Most Art & Design students know what they want to say in their written assignments, however, some struggle to articulate their meaning clearly. It is important to pay attention to grammar and to identify and correct any errors you consistently make.

These are some common grammatical errors to watch out for.

  1. Missing articles
  2. incorrect This is small painting which is nevertheless dramatic.

    Articles or determiners, such as a, an and the, help identify noun forms in English. They also indicate whether information in a sentence is new or has already been specified. For instance, if the sample sentence above is the first sentence in a text, then a as the indefinite article must be used to indicate that the writer has not referred to the painting earlier.

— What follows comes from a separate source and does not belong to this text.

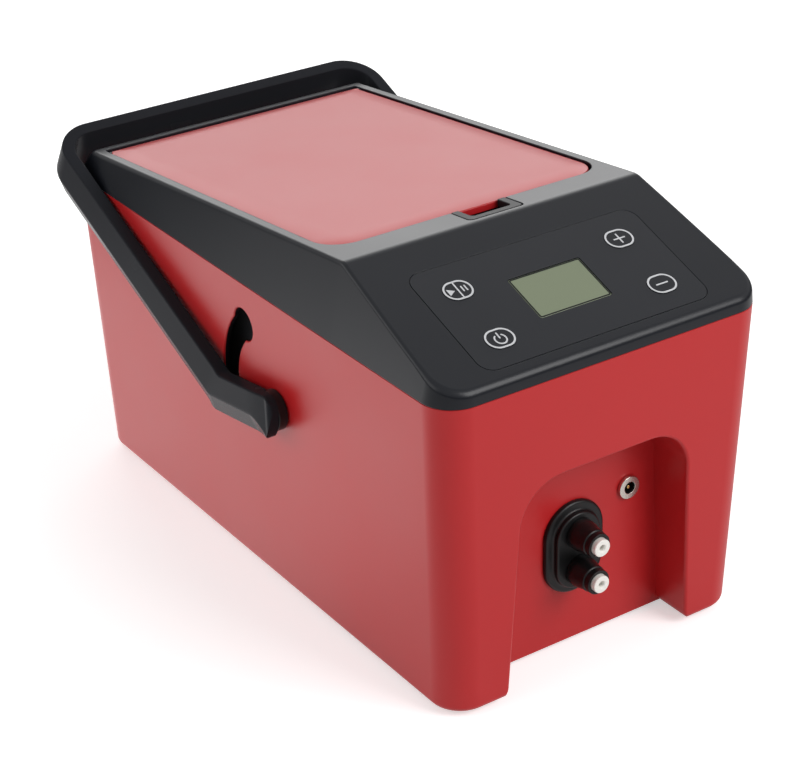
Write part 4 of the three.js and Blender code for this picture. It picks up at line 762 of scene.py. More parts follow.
def make_top():
    block = top_solid("black_top", 0, 0, TOP_EDGE, FRONT_EDGE,
                      [(0.5, PART_Z + 0.02), (0.15, PART_Z + 0.17), (0, PART_Z + 0.5)])
    room = top_solid("room", WALL, WALL, 0.01, FRONT_EDGE - WALL,
                     [(WALL, PART_Z - 9), (WALL, PART_Z - 0.5)])
    rim = prism("rim", pocket(LID_GAP + WALL, RIM_REAR_R), -RIM_DEEP, -RIM_TOP, on_lid)
    cup = prism("cup", bezel_outline(FINGER_WALL, LID_FRONT), -FINGER_DEEP - WALL, -RIM_TOP, on_lid)
    carve(block, [room])
    carve(block, [rim, cup], "UNION")
    tools = [
        flared("pocket", lambda g: pocket(LID_GAP + g, POCKET_REAR_R), on_lid, POCKET_DEEP,
               POCKET_LIP),
        prism("mouth", rounded_box(*MOUTH), MOUTH_LOW, MOUTH_HIGH, upright),
        flared("finger", lambda g: bezel_outline(FINGER_GAP + g, LID_FRONT, BEZEL_R + g), on_lid,
               FINGER_DEEP, FINGER_LIP),
        flared("film seat", lambda g: film_outline(-FILM_GAP - g), on_panel, SEAT_DEEP, SEAT_LIP),
        prism("window hole", screen_hole(0), -THROUGH, THROUGH, on_panel),
    ]
    tools += [prism("key hole", key_outline(name, KEY_HOLE), -THROUGH, THROUGH, on_panel)
              for name in KEYS]
    carve(block, tools)
    paint(block, BLACK)
    return block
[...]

    correct This is a small painting which is nevertheless dramatic.

    By contrast, if the sentence is the second sentence of the text, then the as the definite article will be used, as the writer is now discussing the painting that has previously been referred to. In other words, this information has already been specified. Compare sentence (a) with sentence (b).

    incorrect(a) Painting depicts scene from Bible.

    correct(b) The painting depicts a scene from the Bible.

    The word scene in sentence (b) is also new information, so a is used in front of it. Note a special use of the word the to indicate uniqueness. Because the Bible is one of a kind or unique, the must be used in front of it.

    You can learn more about articles here.

  3. Uncountable nouns
  4. incorrect The report contains many informations about the design specifications.

    Nouns in English are either countable, meaning they can be made plural by adding -s, or uncountable meaning they cannot be made plural. Some examples of countable nouns include chair s, line s and colour s. Some uncountable nouns are rice, sugar and knowledge. In the sample sentence, information is an uncountable noun.

    correct The report contains much information about the design specifications.

    You can learn more about countable and uncountable nouns here.

  5. Incorrect word form
  6. incorrect A major element in the painting is dynamic of the brushstrokes.

    The appropriate form of a word must be used to make a sentence grammatically correct. That is, a verb form should be used where a verb is needed, a noun when a noun is required and so on. Attention to word endings is therefore important. Two choices are possible here:

    correct A major element in the painting is the dynamism of the brushstrokes.

    or

    correct A major element in the painting is the dynamic brushstrokes.

  7. Subject-verb agreement
  8. incorrect This sculpture display rough surface strokes.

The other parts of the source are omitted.